D. Use of the RV by CTI Leasing LLC
Petitioners claim that the RV was leased to Central Trucking pursuant to the lease agreement between CTI Leasing LLC and Central Trucking and was therefore used by CTI Leasing LLC.
Petitioners, however, introduced no evidence that the RV was included in the lease or that the RV was used by CTI Leasing LLC for any purpose. Petitioners having failed to introduce any probative evidence that the RV was included in the lease or used by CTI Leasing LLC in any way, we find that petitioners’ claims regarding use of the RV are not sustainable.
E. Conclusion on Ownership and Use of the RV
Considering the above arguments, we find that petitioners have not met their burden of proving that CTI Leasing LLC owned the RV. Additionally, petitioners produced no probative evidence regarding use of the RV. Petitioners have therefore failed to establish that the RV was used in the business of CTI Leasing LLC and was not solely used by Mr. Roberts for personal use.

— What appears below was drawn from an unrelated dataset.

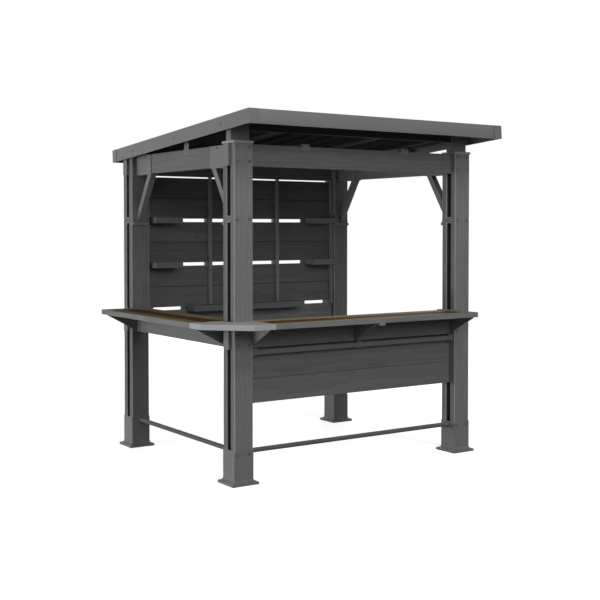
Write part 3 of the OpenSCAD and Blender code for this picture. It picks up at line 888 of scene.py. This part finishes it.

V. Effect of the Loan on Amount at Risk
Section 465(b)(1)(A) provides that a taxpayer is at risk for amounts contributed “to the activity”. Because we find CTI Leasing LLC did not own or use the RV, we conclude the $425,000 was not contributed “to the activity” of CTI Leasing LLC.
Section 465(b)(2) provides that a taxpayer is at risk for amounts borrowed “for use in an activity”. Because we find CTI Leasing LLC did not use the RV, as part of the lease or otherwise, we conclude the $425,000 was not borrowed “for use in [the] activity” of CTI Leasing LLC.
The $425,000 loan does not satisfy the requirements of either section 465(b)(1)(A) or (2). Therefore, Mr. Roberts was not entitled to treat any of the $425,000 as an amount for which he was at risk in CTI Leasing LLC under section 465.
“The amount at risk is the amount of money the taxpayer has invested in the business * * * that may actually be lost from the activity.” Oren v. Commissioner, 357 F.3d 854, 859 (8th Cir.2004) (emphasis supplied), affg. T.C. Memo.2002-172. Because petitioners have failed to establish the $425,000 was contributed to or used in the business of CTI Leasing LLC, we find the $425,000 is not considered an amount for which Mr. Roberts was at risk.
VI. Conclusion
For the reasons discussed hereinabove, we find that Mr. Roberts was not entitled to increase his amount at risk in CTI Leasing LLC under section 465. Accordingly, we sustain respondent’s determination with respect to the issue.
To reflect the foregoing and the settled issues,
Decision will be entered under Rule 155.